As it turns out, there are companies that have been aiding the servicing side for the past few years. Some perform audits, on a client-by-client basis, and others, such as Decision Ready Solutions and Vendor Risk, provide technology that aid servicers in performing and maintaining audit-related data. While such services do not appear to include a universal audit, they do help consolidate and standardize the data that has been accumulated from each law firm, based on an individual servicers needs.
U.S. Default Management has taken a different approach. “Instead of hoping everyone would agree on a common questionnaire, we simply combined all of them and created our own ‘universal audit,’” says Dawn Alli, VP of Operations. “We have spent a lot of time developing cutting edge technology, which provides complete transparency for both servicers and attorney firms. We can add questions or processes within 24 hours, which also allows us to slash the cost of the entire process. The more servicers that jump on board with us, the more affordable the process can become because we can spread the overall costs amongst all of our clients.”

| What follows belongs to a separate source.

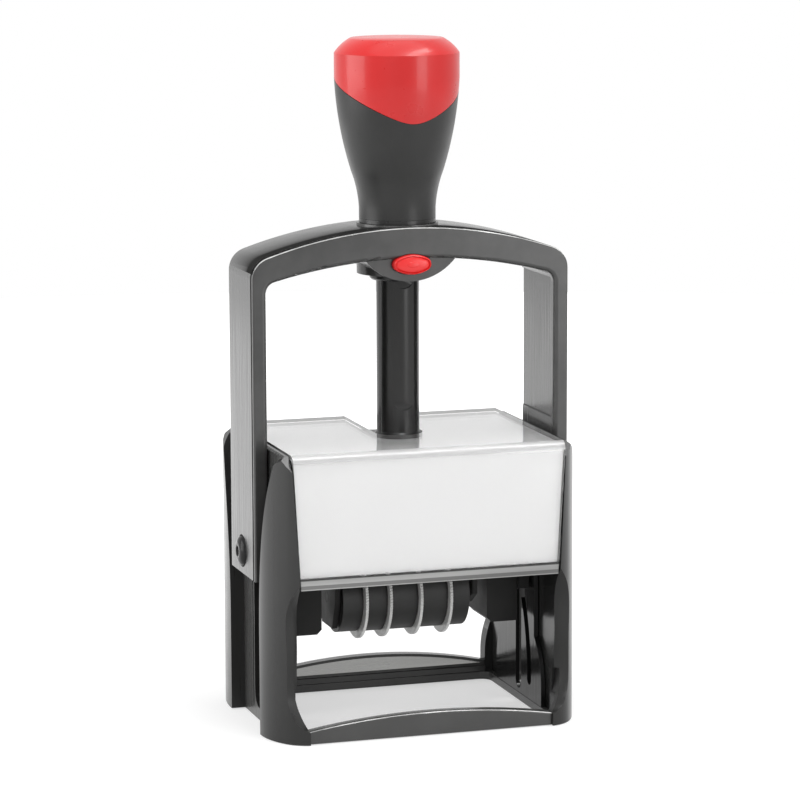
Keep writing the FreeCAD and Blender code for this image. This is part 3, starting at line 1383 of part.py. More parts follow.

While the direction of the CFPB may be wavering, attorney audits will remain a mandatory facet of default servicing. Backing off such oversight leaves companies incredibly vulnerable in the event of future attorney misconduct or financial misstep. Maintaining oversight of both process and financial conditions of default attorney firms is the only way to shield a servicer from public, governmental, and legal exposure down the road. Even if the CFPB backs off its rules, competent servicers will not back off of third-party vendor oversight. With greater efficiencies at our fingertips, it is time to implement a standardized initiative. Whether one utilizes an out-sourcing company to cut costs or keeps the operation in-house, the “universal audit” is an undertaking that should be performed by every default servicer.